Las contradicciones se están manifestando de forma más concreta y puntual. La economía capitalista mostró signos de una recuperación rápida y vigorosa, es cierto, pero en medio de un panorama marcado por el incremento del déficit público y de los niveles de endeudamiento, el desempleo masivo y una espiral inflacionaria que prendió los focos rojos de los gerentes de la aldea global. Estas dificultades se tradujeron, políticamente hablando, en un clima profundamente agitado. En diversos puntos del planeta aparecieron multitudinarios estallidos sociales que son producto directo de la economía post-pandémica: Estados Unidos, Colombia y la India fueron tres expresiones
destacadas en este sentido. Pero una buena parte de la movilización tiene el sabor amargo del neofascismo encarnado en el movimiento negacionista y antivacuna que se ampara, de forma clásica, en una reivindicación extrema de la libertad individual.
Noobstante, la crisis también abrió oportunidades que se pueden aprovechar en un sentido progresista. Destacadamente ha generado un reposicionamiento del estado en tanto rector de la economía y una reaparición de las políticas de bienestar (renta universal, impuestos a los súper ricos, programas de ayuda, etc.).

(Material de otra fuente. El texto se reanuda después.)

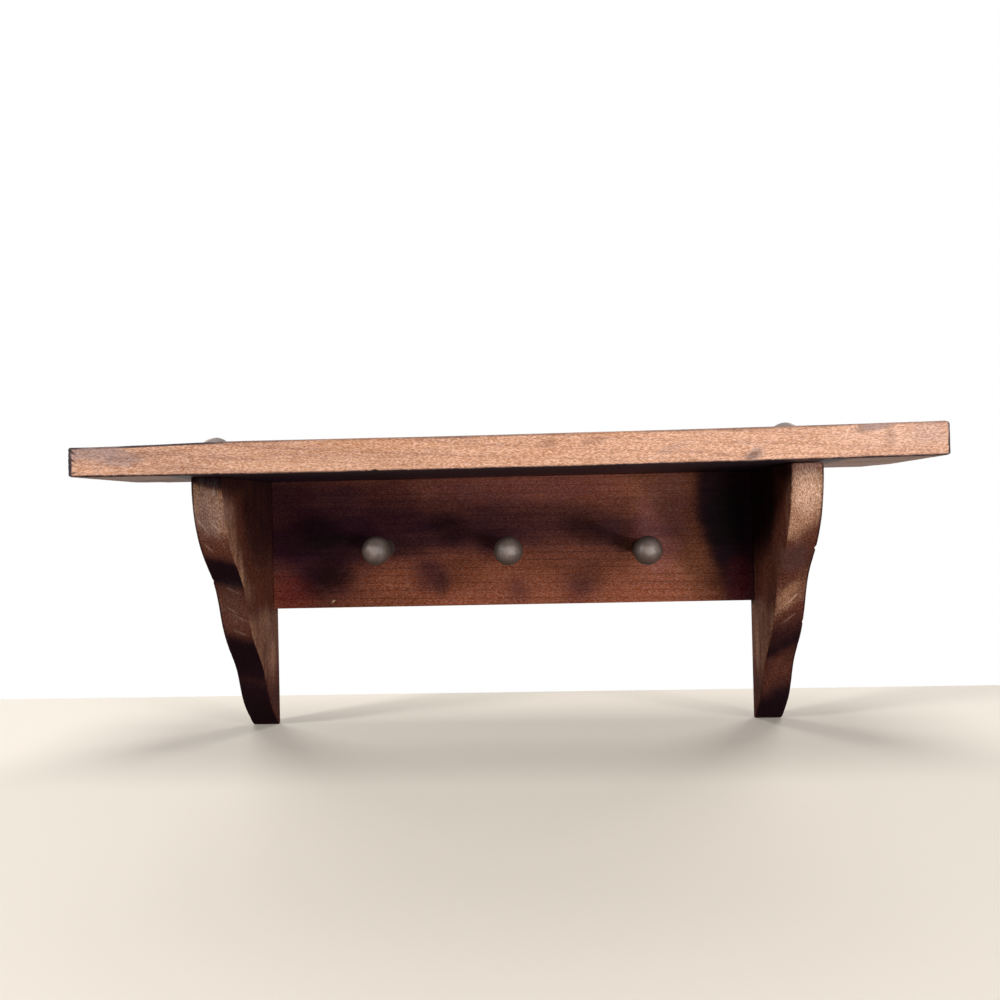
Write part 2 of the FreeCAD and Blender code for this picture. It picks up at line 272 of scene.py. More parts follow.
def stained_wood(name, grain, pith, dark, light, bare_dark, bare_light, marks=(), seed=0.0, shine=0.3,
                 wander=1.2, rough=(0.42, 0.60), line=0.72, shares=(0.20, 0.18, 0.14, 0.34, 0.14),
                 grime_and_shade_colour=old_grime_and_shade, speckle=0.26):
    """Stained softwood: growth rings round a pith line, streaks along the grain, pores, blotchy stain, paler
    bare wood where the piece is worn and where painted light is asked for, and a dark tone where there is
    old dirt and where painted shade is asked for. Marks are soft patches of another colour, painted shadows
    among them, and a fine speckle over it all is duller where it is light and redder where it is dark."""
    finish = bpy.data.materials.new(name)
    finish.use_nodes = True
    tree = finish.node_tree
    shader = tree.nodes["Principled BSDF"]
    place = tree.nodes.new("ShaderNodeTexCoord").outputs["Object"]

    def noise_along(stretch, fineness, detail=3.0):
        """A noise that is drawn out along the grain; 1 is not drawn out at all."""
        scale = tuple(1 - axis * (1 - stretch) for axis in grain)
        drawn = add_node(
            tree,
            "ShaderNodeMapping",
            {"Vector": place, "Location": (seed, seed * 0.37, 0), "Scale": scale},
        )
        values = {"Vector": drawn.outputs[0], "Scale": fineness, "Detail": detail}
        return add_node(tree, "ShaderNodeTexNoise", values).outputs[0]

    # growth rings: circles round the pith line, which runs along the grain outside the board
    turn, offset, spacing = pith
    ring_place = add_node(
        tree, "ShaderNodeMapping", {"Vector": place, "Location": offset, "Rotation": turn}
    )
    rings = add_node(
        tree,
        "ShaderNodeTexWave",
        {
            "Vector": ring_place.outputs[0],
            "Scale": 0.314 / spacing,
            "Distortion": wander,
            "Detail": 3.0,
            "Detail Scale": 0.25,
            "Detail Roughness": 0.55,
        },
        wave_type="RINGS",
        rings_direction="XYZ"[grain.index(1)],
        wave_profile="SAW",
    ).outputs[1]
    late_wood = curve(tree, rings, line, 1.0)
    broad = curve(tree, noise_along(0.12, 60, 4.0), 0.34, 0.68)
    streaks = curve(tree, noise_along(0.035, 900, 3.0), 0.36, 0.66)
    flecks = curve(tree, noise_along(0.22, 2500, 3.0), 0.38, 0.64)
    grit = curve(tree, noise_along(0.7, 1300, 2.0), 0.40, 0.62)
    pores = curve(tree, noise_along(0.12, 2200, 2.0), 0.54, 0.68)
    blotches = curve(tree, noise_along(0.4, 18, 4.0), 0.34, 0.68)
    depth = times(tree, late_wood, shares[0])
    for part, share in zip((broad, streaks, flecks, grit), shares[1:]):
        depth = add_node(
            tree, "ShaderNodeMath", {0: depth, 1: times(tree, part, share)}, operation="ADD"
        ).outputs[0]
    stained = mix(tree, depth, light, dark)
    stained = mix(tree, times(tree, blotches, 0.35), stained, dark)
    bare = mix(tree, depth, bare_light, bare_dark)
    wear_and_light = add_node(tree, "ShaderNodeAttribute", attribute_name="wear_and_light").outputs["Fac"]
    uneven_wear_and_light = add_node(
        tree,
        "ShaderNodeMath",
        {0: wear_and_light, 1: times(tree, curve(tree, noise_along(0.25, 90), 0.3, 0.7), 0.22)},
        operation="SUBTRACT",
    ).outputs[0]
    colour = mix(tree, curve(tree, uneven_wear_and_light, 0.04, 0.72), stained, bare)
    colour = mix(tree, times(tree, pores, 0.35), colour, tuple(c * 0.45 for c in bare_dark))
    grime_and_shade = add_node(tree, "ShaderNodeAttribute", attribute_name="grime_and_shade").outputs["Fac"]
    uneven_grime_and_shade = add_node(
        tree,
        "ShaderNodeMath",
        {0: grime_and_shade, 1: times(tree, curve(tree, noise_along(0.3, 120), 0.3, 0.7), 0.12)},
        operation="SUBTRACT",
    ).outputs[0]
    colour = mix(tree, curve(tree, uneven_grime_and_shade, 0.0, 0.8), colour, grime_and_shade_colour)

    for centre, size, lean, strength, tone in marks:
        spot = add_node(
            tree,
            "ShaderNodeMapping",
            {
                "Vector": place,
                "Location": tuple(c * MM for c in centre),
                "Rotation": (0, radians(lean), 0),
                "Scale": tuple(s * MM for s in size),
            },
            vector_type="TEXTURE",
        )
        ball = add_node(
            tree, "ShaderNodeTexGradient", {"Vector": spot.outputs[0]}, gradient_type="SPHERICAL"
        ).outputs[1]
        ragged = curve(tree, noise_along(0.35, 330, 4.0), 0.25, 0.75, 0.45, 1.0)
        soft = curve(tree, times(tree, ball, ragged), 0.05, 0.5)
        colour = mix(tree, times(tree, soft, strength), colour, tone)

    fine = noise_along(0.28, 2300, 2.0)
    speckled = add_node(
        tree,
        "ShaderNodeHueSaturation",
        {
            "Color": colour,
            "Value": curve(tree, fine, 0.32, 0.68, 1 - speckle, 1 + speckle),
            "Saturation": curve(tree, fine, 0.32, 0.68, 1 + 0.6 * speckle, 1 - 0.6 * speckle),
        },
    ).outputs[0]
    tree.links.new(speckled, shader.inputs["Base Color"])
    tree.links.new(curve(tree, depth, 0.1, 0.9, *rough), shader.inputs["Roughness"])
    shader.inputs["Specular IOR Level"].default_value = shine
    relief = add_node(
        tree,
        "ShaderNodeBump",
        {"Strength": 0.35, "Distance": 0.25 * MM, "Height": mix(tree, 0.6, depth, streaks)},
    )
    tree.links.new(relief.outputs[0], shader.inputs["Normal"])
    return finish


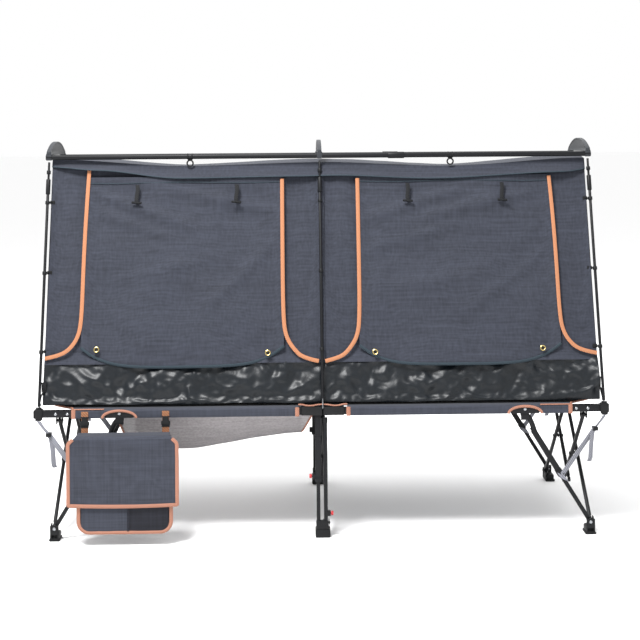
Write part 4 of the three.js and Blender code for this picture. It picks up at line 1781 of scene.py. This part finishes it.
        door = grid(name, 90, 84, place)
        drape(door, lambda p: 1.0 if p.z > 1.312 or abs(abs(p.x) - self.door_inner) < 0.012
              or abs(abs(p.x) - self.door_outer) < 0.012 else 0.0, 0.004, frames=10, cap=0.008)
        crumple(door, folds, OUT_OF_WALL)
        hem = [(v.co.copy()) for v in door.data.vertices[:91]]
        thicken(door, self.cloth, levels=1)
        finish_off(door, body, CANVAS, "canvas", [name])
        width, height = self.door_outer - self.door_inner, 0.70
        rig.sheet(door, flat=(width, height), held="hung", rests_on=["tent_front_wall"],
                 area=width * height * 0.97)
        hem_line = [p + Vector((0, -0.001, 0)) for p in hem[::3]]
        finish_off(tape(f"door_hem_{end.word}", hem_line, 0.0058, Vector((0, 1, LEAN))), body, HEM_TAPE,
                   "canvas")
        seam = [PLAN.front(sx * (self.door_inner + 0.005 + i * 0.0735), 1.302
                             - 0.002 * math.sin(i * 0.9), 0.0105) for i in range(11)]
        finish_off(tape(f"door_seam_{end.word}", seam, 0.0014), body, HEM_TAPE, "canvas")
        self.eyelets(end, body)
        self.toggles(end, body)

    def eyelets(self, end: End, body: str) -> None:
        """Brass eyelets in a door's lower corners, each with a black disc in its opening as painted shade for the hole.

        Args:
            end: The end.
            body: The door's body.
        """
        spots = ((-0.836, 0.690), (-0.201, 0.673)) if end is End.LEFT else ((0.198, 0.672), (0.824, 0.680))
        normal = OUT_OF_WALL
        rims = [ring("rim", PLAN.front(x, z, 0.022), normal, 0.0086, 0.0028) for x, z in spots]
        assemble(f"door_eyelets_{end.word}", rims, body, BRASS, "frame_metal")
        # Painted shade: a black disc fills each eyelet's opening where the hole's shade would be.
        holes = [dome("hole", PLAN.front(x, z, 0.0205), normal, 0.0075, 0.0012) for x, z in spots]
        assemble(f"door_eyelet_holes_{end.word}", holes, body, BLACK_WEBBING, "canvas")

    def toggles(self, end: End, body: str) -> None:
        """The toggle straps that would hold a rolled door.

        Args:
            end: The end.
            body: The door's body.
        """
        spots = (-0.699, -0.319) if end is End.LEFT else (0.337, 0.700)
        for number, x in enumerate(spots):
            top = 1.294
            path = [PLAN.front(x + 0.002 * math.sin(i), top - 0.011 * i, 0.021 + 0.0012 * i)
                    for i in range(7)]
            parts = [ribbon("strap", path, Vector((0.0075, 0, 0)), 0.0018)]
            tip = path[-1]
            parts.append(rod("bar", tip + Vector((-0.019, -0.002, 0.001)),
                             tip + Vector((0.019, -0.002, -0.002)),
                             0.0045, round_by=0.002))
            assemble(f"door_toggle_{end.word}_{number}", parts, body, BLACK_WEBBING, "webbing")

    def door_trim(self, end: End) -> None:
        """The orange tape along a doorway's two sides, which sweeps out at the foot.

        Args:
            end: The end.
        """
        sx = end.value
        top = 1.352 if end is End.LEFT else 1.318
        outer = [(self.door_outer - 0.006, top), (self.door_outer, 1.2), (self.door_outer + 0.004, 1.0),
                 (self.door_outer + 0.004, 0.80), (self.door_outer + 0.014, 0.735), (self.door_outer + 0.045,
                         0.69),
                 (self.door_outer + 0.085, 0.668), (1.027, 0.659)]
        inner = [(self.door_inner, 1.314), (self.door_inner, 1.0), (self.door_inner - 0.002, 0.79),
                 (self.door_inner - 0.012, 0.727), (self.door_inner - 0.042, 0.682),
                 (self.door_inner - 0.075, 0.652), (0.012, 0.640)]
        for word, line in (("outer", outer), ("inner", inner)):
            path = [PLAN.front(sx * x, z, 0.0125) for x, z in line]
            piece = tape(f"door_tape_{end.word}_{word}", path, 0.0074, OUT_OF_WALL, share=0.3)
            finish_off(piece, "front_hoop_legs", DOOR_TAPE, "canvas")

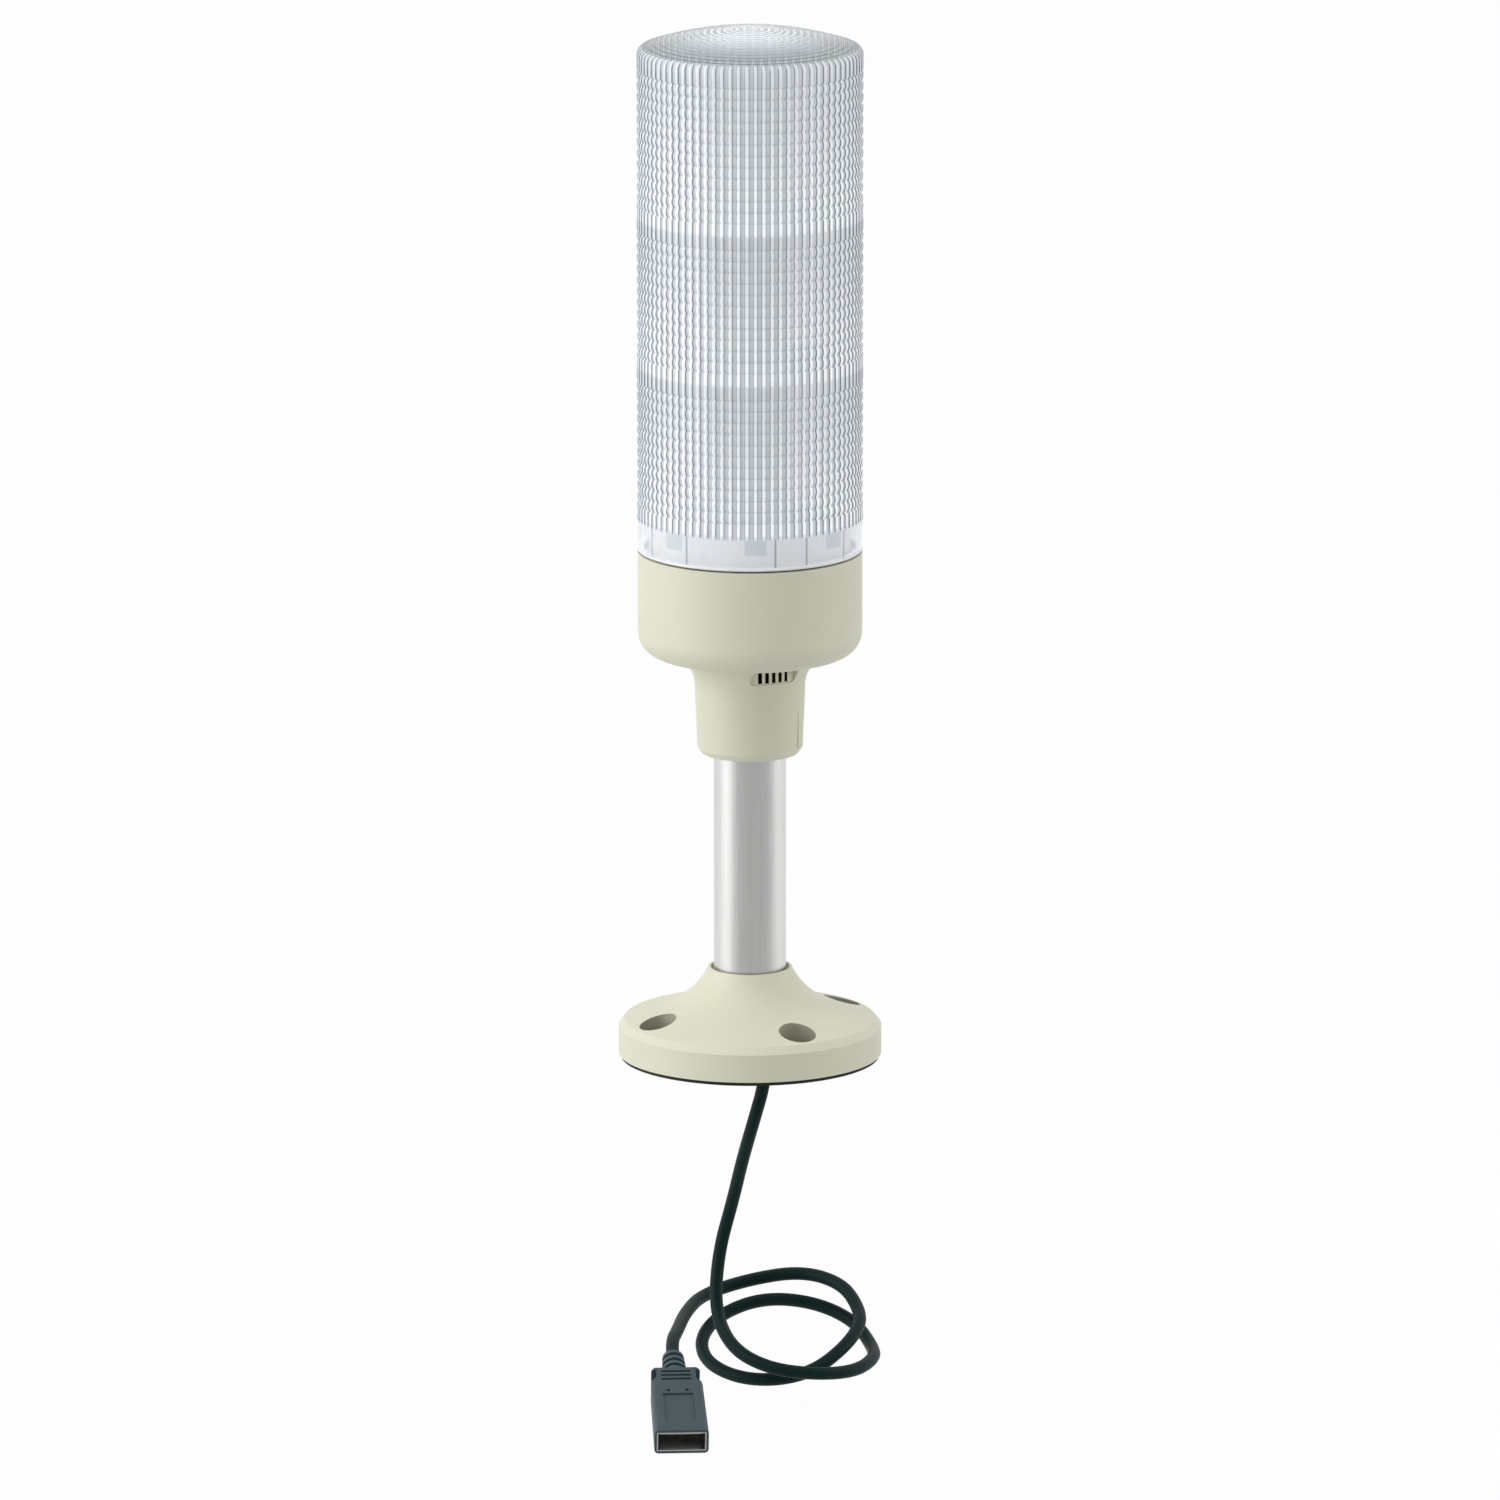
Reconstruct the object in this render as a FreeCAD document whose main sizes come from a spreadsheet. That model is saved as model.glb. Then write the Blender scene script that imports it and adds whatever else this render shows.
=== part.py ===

En México, por ejemplo, el rebote inflacionario abrió la oportunidad de superar las políticas estrechamente monetarias al respecto y establecer un método heterodoxo que se basa en la intervención directa del Estado en el mercado, específicamente en sectores clave como el enérgico, donde el gobierno de la Cuarta Transformación se propone detener la escalada de precios mediante dos iniciativas: una red de cooperativas comunitarias para el abastecimiento de gasolina al menudeo y una empresa estatal dedicada a la venta de gas al consumidor final. La pandemia nos trajo la necesidad de una regulación más racional de la economía. Y eso no es poca cosa.